> **What needs to be done**
Copy every line of the listing exactly.

——————————

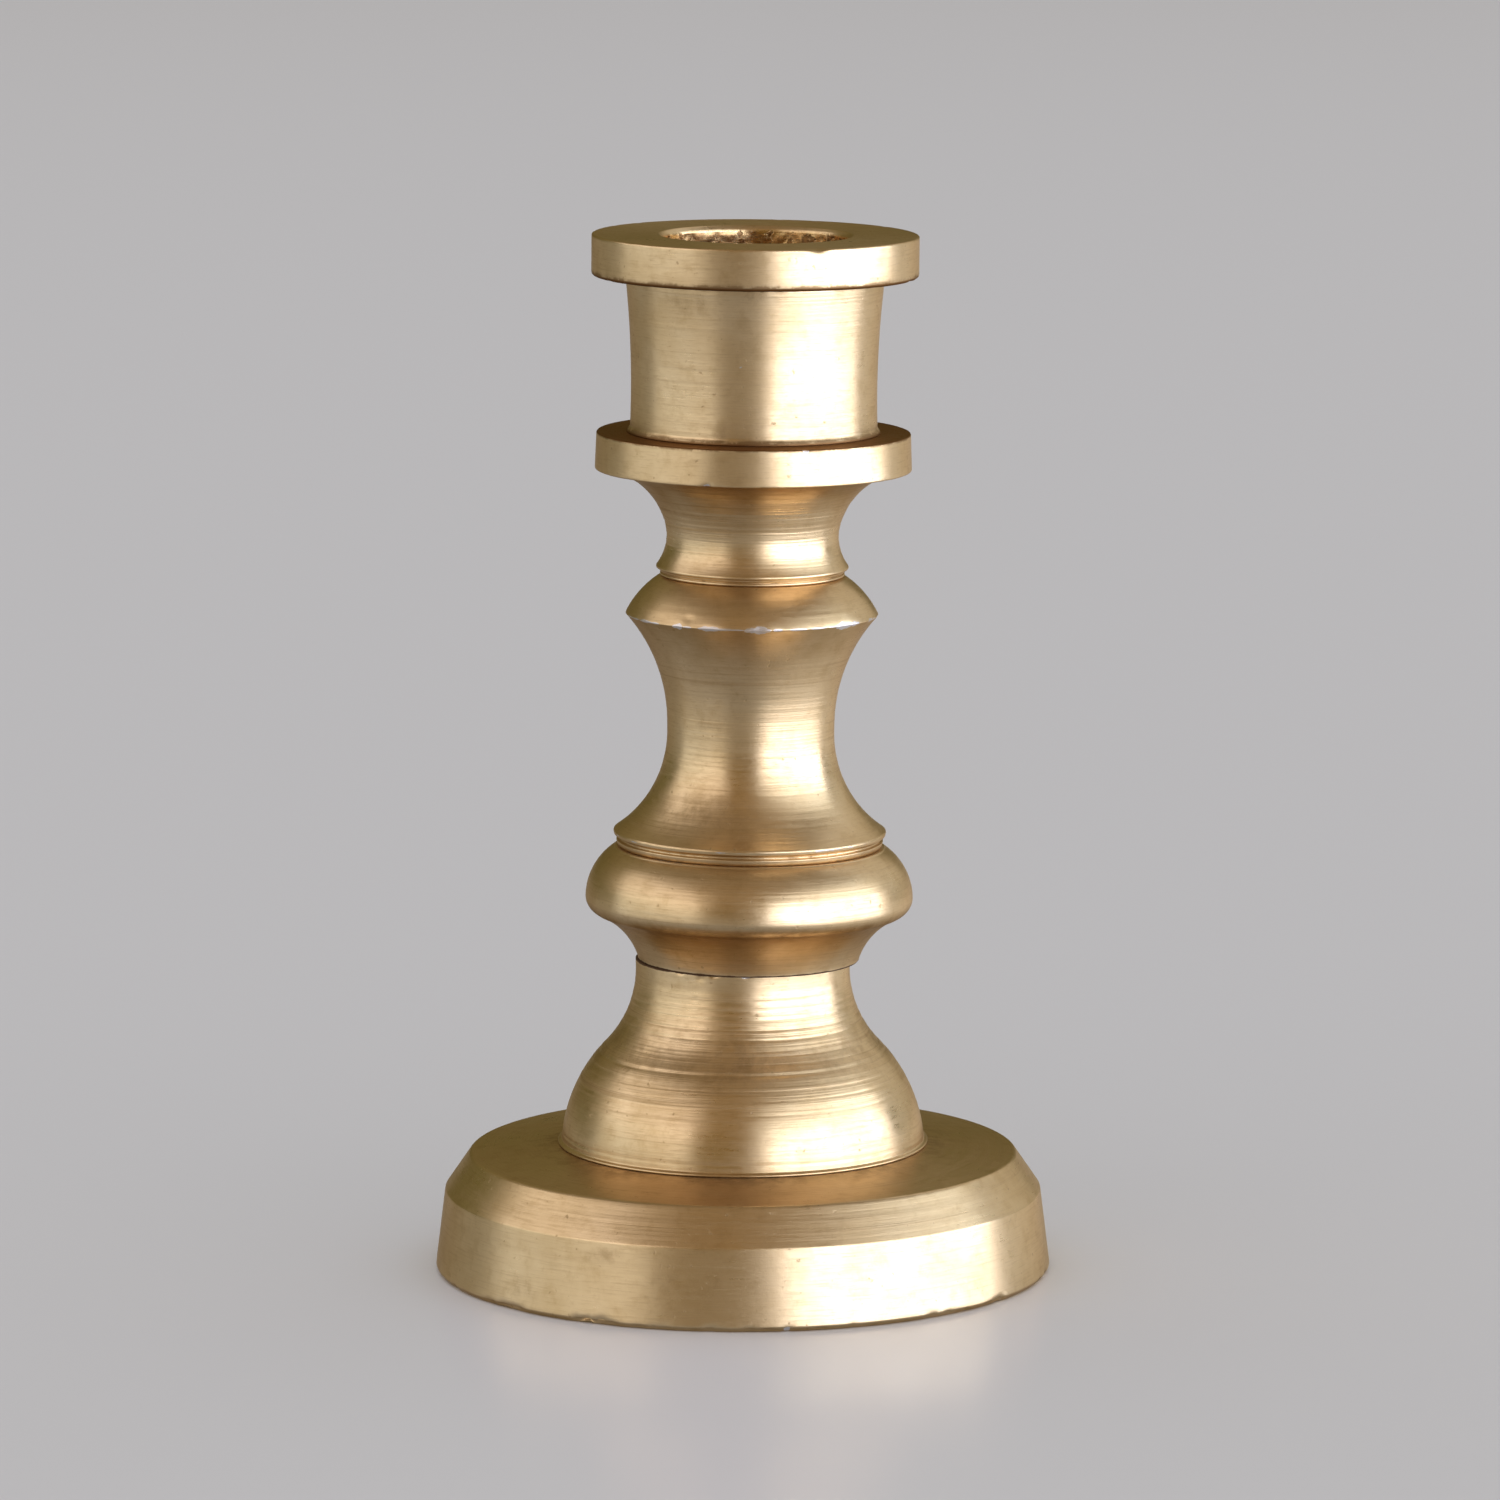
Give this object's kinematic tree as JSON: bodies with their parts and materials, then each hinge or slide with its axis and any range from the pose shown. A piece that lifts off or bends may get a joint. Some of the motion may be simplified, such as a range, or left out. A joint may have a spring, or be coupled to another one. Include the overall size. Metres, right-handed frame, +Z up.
{
  "type": "candlestick",
  "caption": "Small turned brass candlestick: round stepped base, waisted stem with rings, drip pan and a thick-rimmed cup bored for a slim taper.",
  "frame": {"origin": "centre of the underside, on the table", "axes": "+Z up, along the candlestick's own axis; the object is turned, so +X and +Y are alike"},
  "size_m": [0.045, 0.045, 0.076],
  "materials": {
    "base_plate": "satin, finely turned",
    "base_dome": "satin, with clear turning lines at the neck",
    "collar": "satin, finely turned",
    "baluster": "satin, finely turned, worn to a pale metal on the knop's edge",
    "neck_and_pan": "satin, with clear turning lines at the neck",
    "candle_cup": "satin outside, rough inside the socket",
    "tie_rod": "threaded at both ends",
    "washer": "plain",
    "nut": "plain"
  },
  "bodies": {
    "root": {"base_plate": "base_plate", "base_dome": "base_dome", "collar": "collar", "baluster": "baluster", "neck_and_pan": "neck_and_pan", "candle_cup": "candle_cup", "tie_rod": "tie_rod", "washer": "washer", "nut": "nut"}
  },
  "joints": []
}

——————————

> **Task solution**
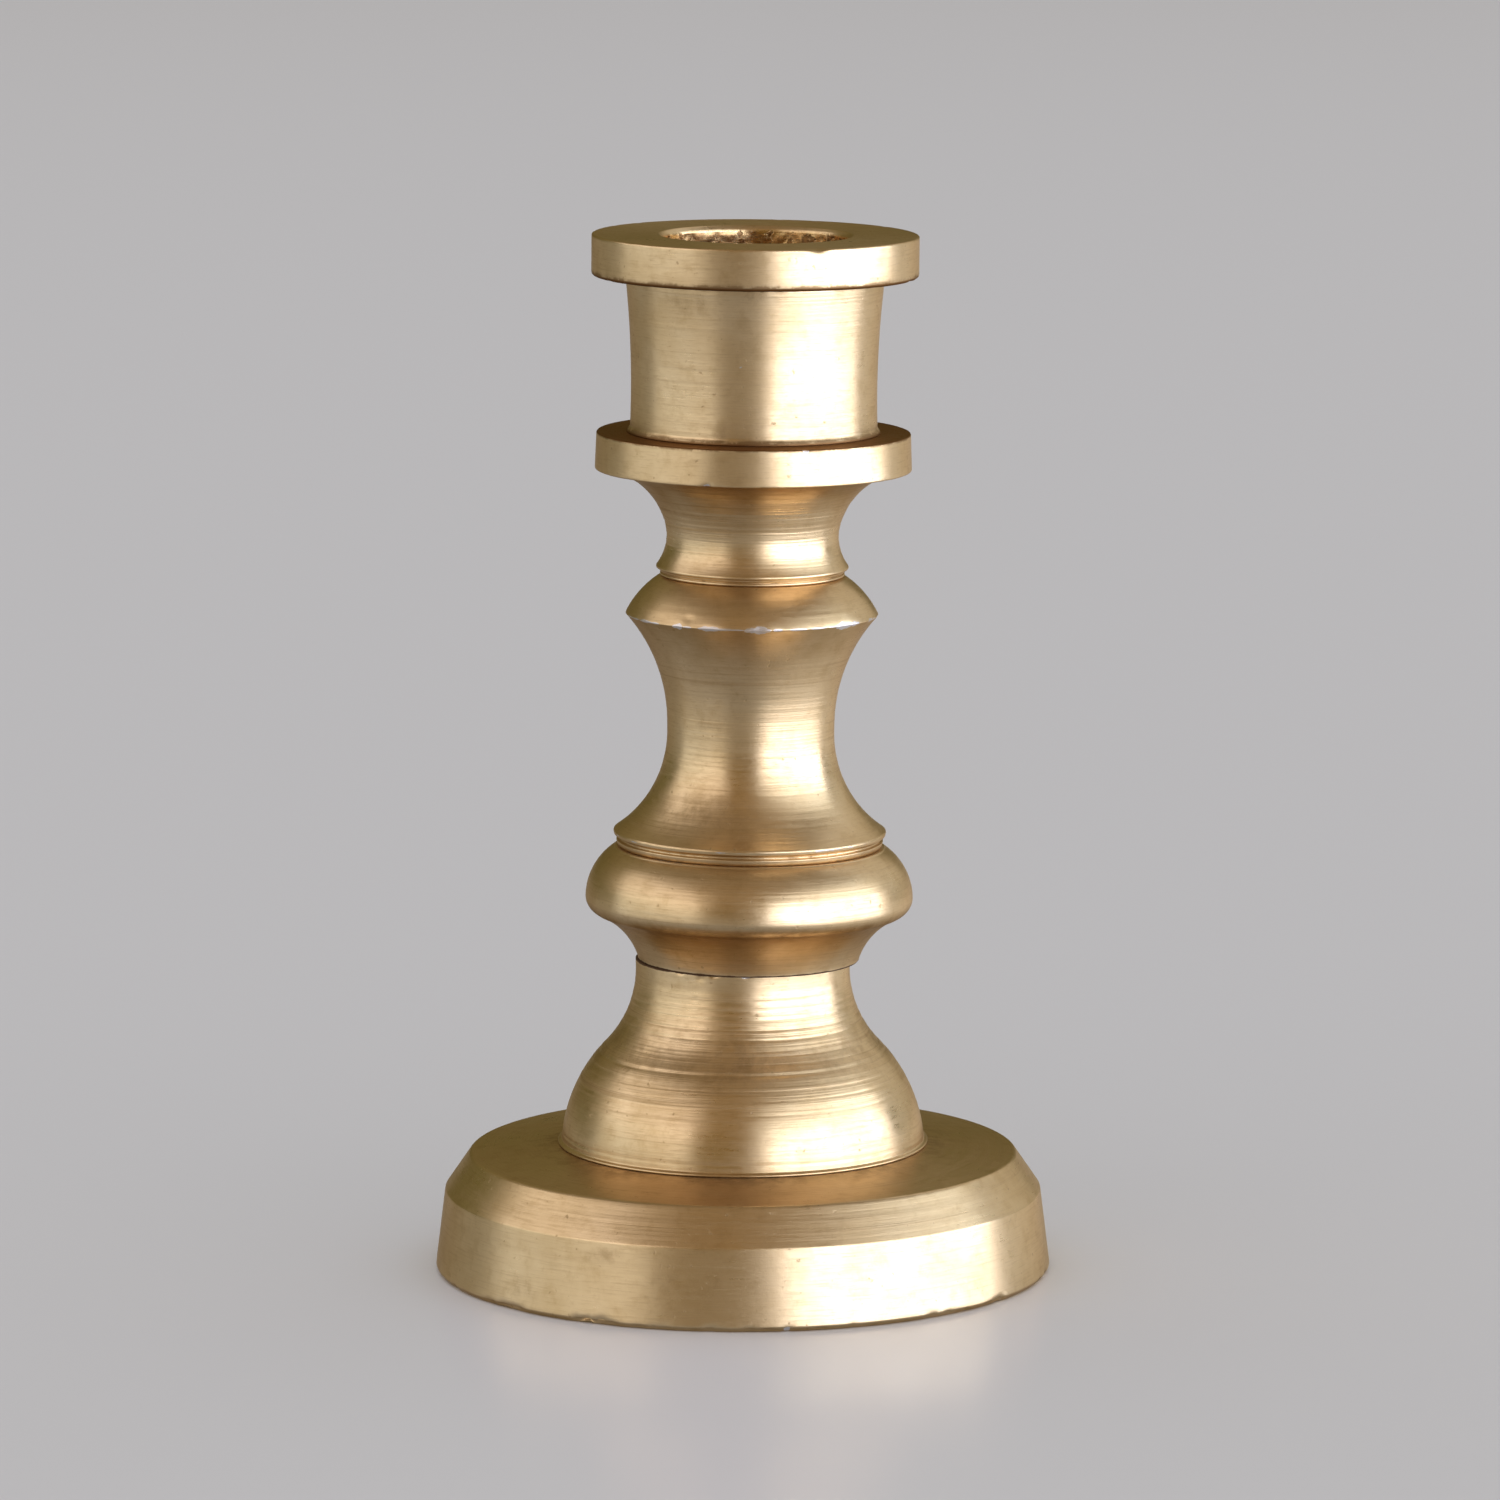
Give this object's kinematic tree as JSON: bodies with their parts and materials, then each hinge or slide with its axis and any range from the pose shown. A piece that lifts off or bends may get a joint. Some of the motion may be simplified, such as a range, or left out. A joint may have a spring, or be coupled to another one. Include the overall size. Metres, right-handed frame, +Z up.
{
  "type": "candlestick",
  "caption": "Small turned brass candlestick: round stepped base, waisted stem with rings, drip pan and a thick-rimmed cup bored for a slim taper.",
  "frame": {"origin": "centre of the underside, on the table", "axes": "+Z up, along the candlestick's own axis; the object is turned, so +X and +Y are alike"},
  "size_m": [0.045, 0.045, 0.076],
  "materials": {
    "base_plate": "satin, finely turned",
    "base_dome": "satin, with clear turning lines at the neck",
    "collar": "satin, finely turned",
    "baluster": "satin, finely turned, worn to a pale metal on the knop's edge",
    "neck_and_pan": "satin, with clear turning lines at the neck",
    "candle_cup": "satin outside, rough inside the socket",
    "tie_rod": "threaded at both ends",
    "washer": "plain",
    "nut": "plain"
  },
  "bodies": {
    "root": {"base_plate": "base_plate", "base_dome": "base_dome", "collar": "collar", "baluster": "baluster", "neck_and_pan": "neck_and_pan", "candle_cup": "candle_cup", "tie_rod": "tie_rod", "washer": "washer", "nut": "nut"}
  },
  "joints": []
}